たぶん僕は、「作り手」ではなく、根っからの「伝え手」気質なのだと思う。

アトレやディラよりも優先すべきこと

午後、八王子で大学案件の取材。駅からさらにバスで移動した場所だったので、何気に遠かった。帰りに煮干しラーメンを食べ、中央線で帰路につく。

武蔵小金井駅だったか、発車しかけた電車が急停止した。人身事故だろうか、と不穏な想像が頭をよぎったが、反対側の空のプラットフォームから誰かが線路に転落した、とのアナウンス。何が原因だったのかはわからないし、怪我されていたかもしれないが、とりあえず、ほっと安堵する。

ここ何年かの間に、中央線の各駅は、一つの設計図をコピー&ペーストしたかのように、どこもかしこも同じような佇まいになり、アトレやディラという名前の同じような商業施設がくっつく形になってきている。それはそれで別に悪くはない(かといって別に良くもない)が、そういう駅や商業施設の改装よりも先に、各駅のプラットフォームにホームドアを設置するのを優先すべきではないだろうか。中央線は昔から、人身事故や飛び込み自殺の多い路線だ。ホームドアがあるだけで、どれだけの命が失われるのを食い止められることか。

最近では、列車の1両あたりのドアの数が異なっても対応できるような新しいタイプのホームドアも登場しつつある。商業施設よりも何よりも、まずは人命を守ってほしい。

その一言のために

昨日今日と、終日、部屋で仕事。一昨日の取材の原稿を書く。

僕は、たぶんライターとしては、原稿を書くスピードはかなり速い方だと思う。雑誌の編集部で契約社員として働いていた時期に、ニュース欄やメールマガジンの記事を猛烈なスピードで書かされていたので、良くも悪くもそういう癖がついてしまったのかもしれない。

ただ、本当に自分自身にとって深い部分で、大切な物事に向き合わなければならない時などには、ふっつりと書けなくなってしまうこともある。伝えたいことは何なのか、わかっていたはずなのに、それを言い表す言葉が出てこなくなる。そういう時は、本当に苦しい。もがいて、苦しんで、頭をかきむしって、必死になって、対岸を目指す。

写真家がたった一枚の写真で人の心を揺さぶるように、物書きはほんの数行、時にはたった数文字の言葉で、渾身のメッセージを届ける。それ以外のすべての積み重ねは、その一言のためにある。いつかまた、そんな文章を書きたい、と思う。

日焼けの理由

今日は少しひさしぶりに大学案件の取材。場所は宇都宮。電車と新幹線とバスを乗り継いで、2時間半ほどの道程。取材は昼食休憩を除いてほとんど間を空けず、立て続けに4件。
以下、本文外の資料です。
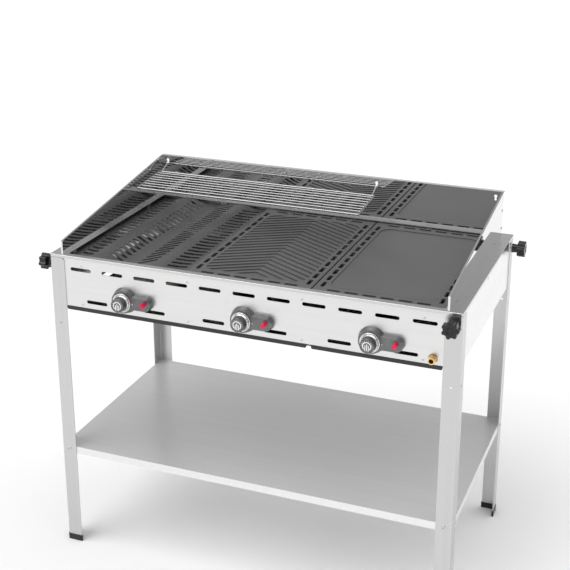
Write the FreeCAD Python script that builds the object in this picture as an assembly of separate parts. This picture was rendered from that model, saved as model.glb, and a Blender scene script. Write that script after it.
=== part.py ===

さすがにくたびれた。

取材場所のキャンパスの近くには、田んぼが一面に広がっていた。草刈機の音と、草いきれ。このあたりは寒暖の差が結構激しくて、ゲリラ豪雨も頻繁に降るそうだ。

取材の手配でお世話になった大学側の担当者の方が、この季節にしてはちょっと早すぎるほどこんがりと日焼けしていたので、依頼元の営業さんが「結構焼けてらっしゃいますね」と言うと、「そうなんですよ。3日ほど休みを取って、土日をくっつけて……」「ご旅行ですか?」「田植えですよ。自分のところの。ずっと田植機を動かしてたんです。田植えの時は、日差しのほかに、水面からの照り返しもすごいんですよ」

なんだか、かっこいいなあ、と思った。